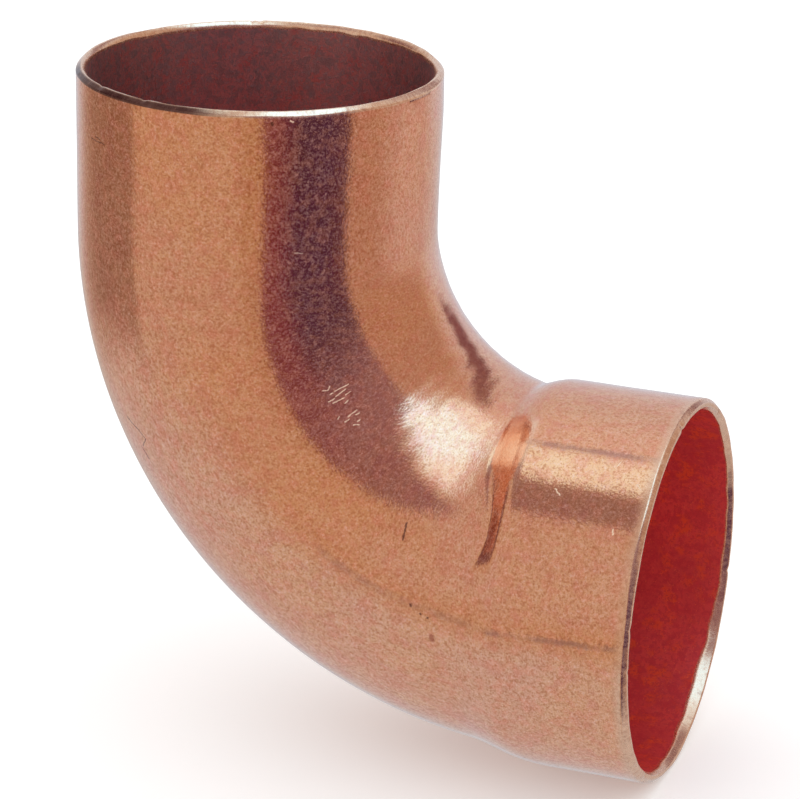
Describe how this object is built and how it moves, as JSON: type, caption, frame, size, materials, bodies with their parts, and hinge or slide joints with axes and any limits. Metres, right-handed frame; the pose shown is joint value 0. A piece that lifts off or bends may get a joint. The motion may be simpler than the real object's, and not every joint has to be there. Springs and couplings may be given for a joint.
{
  "type": "pipe elbow",
  "caption": "Right-angle copper drainage street elbow: a plain spigot end, a swept bend and a solder cup with a tube stop.",
  "frame": {"origin": "centre of the cup's tube stop, on the cup's axis, where the end of the mating tube comes to rest", "axes": "+X out of the cup's mouth along its axis; +Z parallel to the spigot's axis, out of the spigot's end; +Y square to both, so the XZ plane is the mirror plane. The spigot's axis crosses the cup's axis at x = -0.0366 m"},
  "size_m": [0.0728, 0.044, 0.0777],
  "materials": {
    "copper": null
  },
  "bodies": {
    "root": {"elbow_body": "copper"}
  },
  "joints": []
}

· · · · · · ·

Do this:
Scan the data for the word "joints" and copy every line where it shows up.

Complete response:
Describe how this object is built and how it moves, as JSON: type, caption, frame, size, materials, bodies with their parts, and hinge or slide joints with axes and any limits. Metres, right-handed frame; the pose shown is joint value 0. A piece that lifts off or bends may get a joint. The motion may be simpler than the real object's, and not every joint has to be there. Springs and couplings may be given for a joint.
  "joints": []